Ships weigh anchor as city counts the booty
THE ORGANISERS, market traders and spectators at the Tall Ships Festival couldn’t have wished for a better day yesterday for the ships to set sail from Dublin’s river Liffey quays.
On a rare day of summer sunshine tens of thousands lined the quays from early morning to bid farewell to the ships following the festival which organisers say attracted crowds of more than 1.15 million over its four-day run.
Some of the best views of the ships were to be had yesterday afternoon, not from Dublin city, but from the Dublin Bay coastline as the ships let the wind into their sails on the open sea.
The East Link Bridge was raised to allow the 40-strong fleet begin its journey from Dublin Port led by the Naval Service LE Emer at 11am.
The Parade of Sail, which marks the official end of the festival, travelled to Dún Laoghaire harbour and, after a 21-gun salute, sailed to Howth.
Visitors to the festival have since last Thursday toured the ships and attended free outdoor music events with acts including Ash, Ryan Sheridan and Cathy Davey. There were also walking tours, water sports, skateboarding displays and street theatre.
However one event was cancelled yesterday following a request by an Garda Síochána. The youth charity Foróige had hoped to break the record for the largest number of people performing the actions to 1970s Hues Corporation number Rock the Boat.
The event would have involved more than 1,600 people sitting in a line on the ground at Sir John Rogerson’s Quay. It was stopped by gardaí for safety reasons related to the large crowds in the area, organisers said.
Speaking at the event yesterday morning Minister for Transport Leo Varadkar said the festival had been a great boost for tourism in the city.
“It has been an amazing couple of days for Dublin. Probably more than a million people have been to see the ships. The sun is shining and it has really helped with the Government’s policy of building tourism and building the city. It really is fabulous.”
The festival was the “biggest event in Ireland this year”, Mr Varadkar said, and would have produced huge revenues for businesses in the city.
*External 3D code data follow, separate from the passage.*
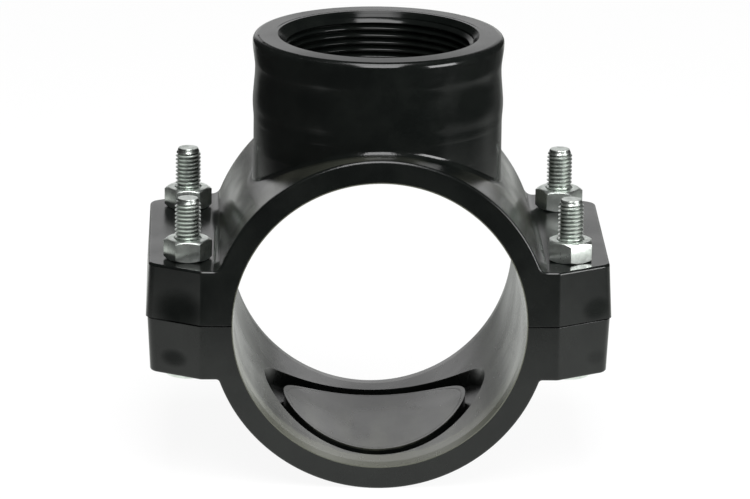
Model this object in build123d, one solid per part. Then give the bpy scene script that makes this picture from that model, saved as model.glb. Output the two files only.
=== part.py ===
from build123d import *
from math import hypot, radians, tan
import os

# Tapping saddle: a two-part clamp for a 90 mm plastic pipe with a 2 inch threaded branch.
# Millimetres. The origin is the middle of the pipe bore, Y runs along the pipe and Z points
# up the branch. The upper saddle and the lower strap meet on the plane z = 0.

# Ring round the pipe
pipe_diameter = 90.0
ring_wall = 7.4
saddle_length = 94.0  # along the pipe, at the parting plane
face_draft = 0.8  # degrees, the end faces lean inwards away from the parting plane
mouth_flare = 0.3  # radial opening of the bore at each end
mouth_flare_length = 5.0
edge_radius = 0.8  # rounding round the outside of each end face and ear

# Ears, reaching out from the ring's outer surface
ear_height = 17.3
ear_reach = 19.6
ear_flush_reach = 2.8  # how far an ear stays flush with the ring's end faces
ear_tip_setback = 10.3  # how far short of each end face the ear's tip stops
ear_tip_draft = 3.0
ear_tip_radius = 4.0
ear_shoulder_radius = 2.0
ear_root_radius = 3.0
strap_root_radius = 1.2
strap_step = 0.5  # the strap's ears stop this much short of the saddle's

# Threaded branch. The socket is plain at the thread's major diameter.
thread_major_diameter = 59.614
boss_wall = 8.95
boss_rise = 28.8  # from the ring's crown to the branch face
boss_lip = 0.45  # how far the lip stands out from the foot
boss_waist = 0.3  # how far the waist under the lip sinks in
boss_belly = 0.3  # how far the middle swells
boss_lip_radius = 2.0
boss_root_radius = 1.5
boss_waist_drop = 9.0  # depths below the branch face
boss_belly_drop = 22.5
boss_foot_drop = 27.0
socket_depth = 25.0
socket_chamfer = 1.6
tapping_hole_diameter = 50.0

# Seal ring and its groove, one round the tapping hole and an empty one in the strap
seal_land = 3.7  # wall between the tapping hole and the groove
groove_width = 6.1
groove_depth = 4.0
seal_side_clearance = 0.15
seal_back_clearance = 0.1
seal_edge_radius = 1.5

# M8 bolts and nuts
bolt_offset = 6.7  # from the ring's outer surface to the bolt's axis
bolt_end_distance = 16.2  # from each end face to the bolt's axis
bolt_diameter = 8.0
bolt_length = 51.0
bolt_point_chamfer = 1.0
spanner_size = 13.0
face_circle_diameter = 12.4  # flat circle left inside the corner chamfers
corner_chamfer = 30.0  # degrees
head_height = 5.3
nut_height = 6.5
nut_clearance = 0.05
ear_hole_clearance = 0.5
strap_hole_clearance = 0.3
head_pocket_depth = 2.8
head_pocket_clearance = 0.3
nut_angles = {"front_left": 0.0, "front_right": 28.0, "rear_left": 0.0, "rear_right": -4.0}

# Worked out from the sizes above
spare = 5.0  # cutting tools reach this far past what they cut
touch = 0.05  # how near an edge lies to the surface that it is looked for on
nearly_one = 0.95  # direction cosine past which a line counts as along an axis
bore_radius = pipe_diameter / 2
ring_radius = bore_radius + ring_wall
half_length = saddle_length / 2
ear_tip = ring_radius + ear_reach
branch_top = ring_radius + boss_rise
thread_radius = thread_major_diameter / 2
boss_radius = thread_radius + boss_wall
groove_inner = tapping_hole_diameter / 2 + seal_land
groove_outer = groove_inner + groove_width
groove_floor = bore_radius + groove_depth
bolt_radius = bolt_diameter / 2
head_seat = head_pocket_depth - ear_height
bolt_x = ring_radius + bolt_offset
bolt_y = half_length - bolt_end_distance
bolt_places = {
    "front_left": (-bolt_x, -bolt_y),
    "front_right": (bolt_x, -bolt_y),
    "rear_left": (-bolt_x, bolt_y),
    "rear_right": (bolt_x, bolt_y),
}


def half_profile(root_radius):
    """Outline of half a ring and its ears, seen along the pipe. The ears run past their tips."""
    ring = Circle(ring_radius) & Pos(0, ring_radius / 2) * Rectangle(2 * ring_radius, ring_radius)
    ears = Pos(0, ear_height / 2) * Rectangle(2 * (ear_tip + spare), ear_height)
    outline = ring + ears
    roots = [v for v in outline.vertices() if v.Y > touch and abs(v.X) < ring_radius]
    return fillet(roots, root_radius)


def plan_envelope(tip):
    """Drafted and rounded prism that gives a half its shape seen from above."""
    shoulder = ring_radius + ear_flush_reach
    halfway = (shoulder + tip) / 2
    slope = ear_tip_setback / (ear_tip - shoulder)
    tip_half = half_length - slope * (tip - shoulder)
    right = [(shoulder, half_length), (tip, tip_half), (tip, -tip_half), (shoulder, -half_length)]
    left = [(-x, -y) for x, y in right]
    prism = extrude(Polygon(*right, *left, align=None), branch_top, dir=(0, 0, 1))
    ends = prism.faces().filter_by(Axis.X)
    prism = draft(ends, Plane.XY, ear_tip_draft)
    sides = prism.faces().filter_by(lambda f: abs(f.center().Y) > touch)
    prism = draft(sides, Plane.XY, face_draft)
    corners = prism.edges().filter_by(is_upright)
    prism = fillet([e for e in corners if abs(e.center().X) > halfway], ear_tip_radius)
    corners = prism.edges().filter_by(is_upright)
    return fillet([e for e in corners if abs(e.center().X) < halfway], ear_shoulder_radius)


def is_upright(edge):
    """True for an edge that stands up, or leans by no more than a draft angle."""
    return abs(edge.tangent_at(0.5).Z) > nearly_one


def half_blank(tip, root_radius):
    """Solid half: ring and ears with every outside edge rounded, before any bore or hole."""
    bar = extrude(Plane.XZ * half_profile(root_radius), half_length + spare, both=True)
    blank = bar & plan_envelope(tip)
    rim = [e for e in blank.edges() if is_rim(e, tip)]
    return fillet(rim, edge_radius)


def is_rim(edge, tip):
    """True for an edge round the outside of an end face or an ear top."""
    at = edge.center()
    on_ear_wall = is_upright(edge) and abs(at.X) > ring_radius
    smooth_seam = abs(edge.tangent_at(0.5).Y) > nearly_one and abs(at.X) < tip - ear_tip_radius
    return at.Z > touch and not on_ear_wall and not smooth_seam


def pipe_bore():
    """The pipe's hole, opening slightly at both ends."""
    mouth = bore_radius + mouth_flare
    inner = half_length - mouth_flare_length
    side = [(0, -half_length - spare), (mouth, -half_length - spare), (mouth, -half_length)]
    side += [(bore_radius, -inner), (bore_radius, inner)]
    side += [(mouth, half_length), (mouth, half_length + spare), (0, half_length + spare)]
    return revolve(Plane.XY * make_face(Polyline(*side, close=True)), Axis.Y)


def groove_band(side_gap=0.0, back_gap=0.0):
    """Saddle-shaped ring round the branch axis, from the bore out to the groove's floor."""
    outer = Circle(groove_outer - side_gap) - Circle(groove_inner + side_gap)
    band = extrude(outer, amount=ring_radius)
    return band & Rot(90, 0, 0) * Cylinder(groove_floor - back_gap, saddle_length)


def branch_boss():
    """Outside of the branch, with its lip, waist and belly."""
    foot = branch_top - boss_foot_drop
    lip = boss_radius + boss_lip
    lip_foot = branch_top - boss_lip_radius
    side = Spline(
        (boss_radius, foot),
        (boss_radius + boss_belly, branch_top - boss_belly_drop),
        (boss_radius - boss_waist, branch_top - boss_waist_drop),
        (lip, lip_foot),
        tangents=[(0, 1), (0, 1)],
    )
    rounding = RadiusArc((lip, lip_foot), (lip - boss_lip_radius, branch_top), -boss_lip_radius)
    inside = [(lip - boss_lip_radius, branch_top), (0, branch_top), (0, 0), (boss_radius, 0)]
    rest = Polyline(*inside, (boss_radius, foot))
    return revolve(Plane.XZ * make_face([side, rounding, rest]), Axis.Z)


def branch_socket():
    """The threaded socket with its chamfered mouth, and the tapping hole under it."""
    mouth = thread_radius + socket_chamfer
    floor = branch_top - socket_depth
    hole = tapping_hole_diameter / 2
    side = [(0, 0), (hole, 0), (hole, floor), (thread_radius, floor)]
    side += [(thread_radius, branch_top - socket_chamfer), (mouth, branch_top)]
    side += [(mouth, branch_top + spare), (0, branch_top + spare)]
    return revolve(Plane.XZ * make_face(Polyline(*side, close=True)), Axis.Z)


def saddle_body():
    """Upper half with the threaded branch, bolt holes and seal groove."""
    body = half_blank(ear_tip, ear_root_radius) + branch_boss()
    body = fillet(body.edges().filter_by(on_boss_foot), boss_root_radius)
    body -= pipe_bore() + branch_socket()
    body -= groove_band()
    for x, y in bolt_places.values():
        body -= Pos(x, y, 0) * Cylinder(bolt_radius + ear_hole_clearance, 2 * ear_height + spare)
    return body


def on_boss_foot(edge):
    """True for the curve where the branch stands on the ring."""
    at = edge.position_at(0.5)
    return abs(hypot(at.X, at.Y) - boss_radius) < touch and touch < at.Z < ring_radius + touch


def lower_strap():
    """Lower half, with pockets that stop the bolt heads turning and its empty groove."""
    strap = half_blank(ear_tip - strap_step, strap_root_radius) - pipe_bore() - groove_band()
    pocket = RegularPolygon(spanner_size / 2 + head_pocket_clearance, 6, major_radius=False)
    for x, y in bolt_places.values():
        strap -= Pos(x, y, 0) * Cylinder(bolt_radius + strap_hole_clearance, 2 * ear_height + spare)
        strap -= extrude(Pos(x, y, -head_seat) * pocket, amount=head_pocket_depth + spare)
    return mirror(strap, Plane.XY)


def seal_ring():
    """Rubber ring pressed flush by the pipe, with rounded edges."""
    ring = groove_band(seal_side_clearance, seal_back_clearance)
    ring -= Rot(90, 0, 0) * Cylinder(bore_radius, saddle_length)
    return fillet(ring.edges().filter_by(GeomType.LINE, reverse=True), seal_edge_radius)


def hexagon(height, both_ends):
    """Hexagon block standing on z = 0 with its corners chamfered at the top, or at both ends."""
    reach = spanner_size
    face = face_circle_diameter / 2
    drop = (reach - face) * tan(radians(corner_chamfer))
    foot = [(face, 0), (reach, drop)] if both_ends else [(reach, 0)]
    side = [(0, 0), *foot, (reach, height - drop), (face, height), (0, height)]
    cone = revolve(Plane.XZ * make_face(Polyline(*side, close=True)), Axis.Z)
    return extrude(RegularPolygon(spanner_size / 2, 6, major_radius=False), amount=height) & cone


def bolt():
    """Hexagon bolt, head down, with the head's seat at z = 0."""
    shank = Cylinder(bolt_radius, bolt_length, align=(Align.CENTER, Align.CENTER, Align.MIN))
    shank = chamfer(shank.edges().sort_by(Axis.Z)[-1], bolt_point_chamfer)
    return shank + mirror(hexagon(head_height, False), Plane.XY)


def nut():
    """Hexagon nut standing on z = 0, plain at the bolt's major diameter."""
    return hexagon(nut_height, True) - Cylinder(bolt_radius + nut_clearance, 2 * nut_height + spare)


os.makedirs("parts", exist_ok=True)
export_step(saddle_body(), "parts/saddle_body.step")
export_step(lower_strap(), "parts/lower_strap.step")
export_step(seal_ring(), "parts/seal_ring.step")
for place, (x, y) in bolt_places.items():
    export_step(Pos(x, y, head_seat) * bolt(), f"parts/bolt_{place}.step")
    export_step(Pos(x, y, ear_height) * Rot(0, 0, nut_angles[place]) * nut(), f"parts/nut_{place}.step")
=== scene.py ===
import bpy
from math import cos, pi, radians, sin, tan
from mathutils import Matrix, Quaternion, Vector


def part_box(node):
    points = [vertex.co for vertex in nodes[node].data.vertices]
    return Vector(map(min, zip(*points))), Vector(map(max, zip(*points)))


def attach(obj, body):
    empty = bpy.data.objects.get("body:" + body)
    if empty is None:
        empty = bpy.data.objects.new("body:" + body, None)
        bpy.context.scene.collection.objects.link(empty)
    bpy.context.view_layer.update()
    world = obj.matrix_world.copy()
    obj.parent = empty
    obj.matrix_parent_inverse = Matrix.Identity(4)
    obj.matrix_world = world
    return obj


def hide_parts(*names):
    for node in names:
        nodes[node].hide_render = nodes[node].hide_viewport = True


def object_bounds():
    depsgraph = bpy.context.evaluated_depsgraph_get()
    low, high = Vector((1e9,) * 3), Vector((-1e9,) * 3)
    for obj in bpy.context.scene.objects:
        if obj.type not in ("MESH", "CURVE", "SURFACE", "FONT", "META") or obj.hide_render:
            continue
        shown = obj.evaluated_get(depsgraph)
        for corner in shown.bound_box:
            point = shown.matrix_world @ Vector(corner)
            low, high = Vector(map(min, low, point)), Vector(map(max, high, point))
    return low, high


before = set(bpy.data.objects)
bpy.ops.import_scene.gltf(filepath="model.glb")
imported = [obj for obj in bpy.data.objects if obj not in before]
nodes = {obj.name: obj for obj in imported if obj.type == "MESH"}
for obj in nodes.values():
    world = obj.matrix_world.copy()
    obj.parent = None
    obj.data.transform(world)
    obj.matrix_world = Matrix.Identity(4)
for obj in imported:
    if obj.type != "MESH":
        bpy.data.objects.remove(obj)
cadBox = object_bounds()
branchTop = cadBox[1][2]  # the flat face round the branch mouth
mm = 0.001
places = ("front_left", "front_right", "rear_left", "rear_right")
bpy.ops.object.select_all(action="DESELECT")
print("frame loaded:", len(nodes), "CAD nodes")


# habits shared by the modelled pieces

weld = 0.002 * mm  # points nearer than this are made one
sliver = 0.001 * mm  # edges shorter than this are left over from a cut
level = 0.01 * mm  # heights that differ by less than this are the same


def takeName(name):
    piece = bpy.context.active_object
    piece.name = name
    piece.data.name = name
    return piece


def pick(piece):
    bpy.ops.object.select_all(action="DESELECT")
    bpy.context.view_layer.objects.active = piece
    piece.select_set(True)


def applyModifiers(piece):
    pick(piece)
    for modifier in list(piece.modifiers):
        bpy.ops.object.modifier_apply(modifier=modifier.name)


def applyPlace(piece):
    pick(piece)
    bpy.ops.object.transform_apply(location=True, rotation=True, scale=True)


def copyOf(piece, name):
    twin = piece.copy()
    twin.data = piece.data.copy()
    bpy.context.scene.collection.objects.link(twin)
    twin.name = name
    twin.data.name = name
    return twin


def carve(piece, tool, operation):
    # the tool piece is used up
    boolean = piece.modifiers.new("carve", "BOOLEAN")
    boolean.operation = operation
    boolean.solver = "EXACT"
    boolean.object = tool
    applyModifiers(piece)
    bpy.data.objects.remove(tool)
    # slivers left along the cut
    bpy.ops.object.mode_set(mode="EDIT")
    bpy.ops.mesh.select_all(action="SELECT")
    bpy.ops.mesh.dissolve_degenerate(threshold=sliver)
    bpy.ops.mesh.remove_doubles(threshold=sliver)
    bpy.ops.object.mode_set(mode="OBJECT")
    piece.data.validate()


def chooseVertices(piece, test):
    # leaves the piece in edit mode with those vertices selected
    bpy.ops.object.mode_set(mode="EDIT")
    bpy.ops.mesh.select_mode(type="VERT")
    bpy.ops.mesh.select_all(action="DESELECT")
    bpy.ops.object.mode_set(mode="OBJECT")
    for vertex in piece.data.vertices:
        vertex.select = test(vertex.co)
    bpy.ops.object.mode_set(mode="EDIT")


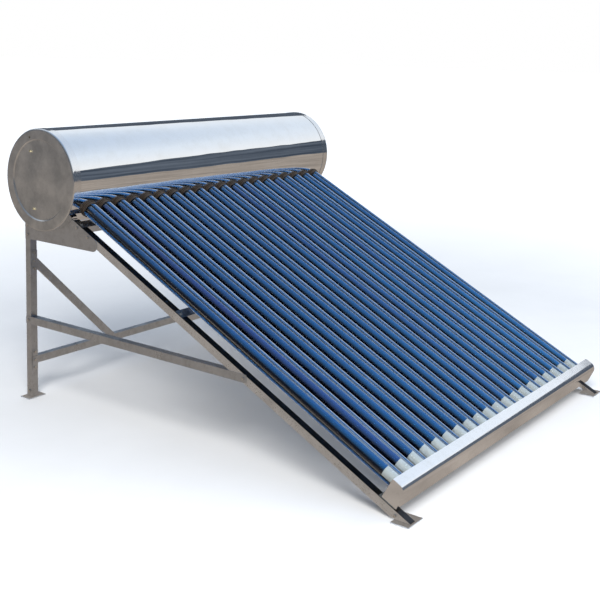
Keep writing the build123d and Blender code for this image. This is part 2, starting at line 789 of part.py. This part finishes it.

“It looks like the economic benefit to the city will be over €30 million. The hotels are full and the restaurants and bars are full too, and that’s really important. It is the sort of event we’re going to need to support in the future if the numbers add up.”
However several market traders said they expected takings to be down over the four days.
Justin Costello of O’Flynn’s Gourmet Sausage Company said the crowds seemed smaller than expected. “Today is good, because of the weather, but we’ve to finish up at 2pm. Friday was very poor, yesterday was good, but the Waterford Tall Ships Festival was much busier,” he said.
Andrew Haydu of DownEast American Style barbecue stall said it was tough to make a profit, but he hoped the last few hours yesterday would increase his takings. “Friday was grim, but Saturday was pretty good.”
Niall Nevin of Olhausen Vintage Sausage Van said that, while crowds were large, people were spending less: “People are very conscious of spending anything.”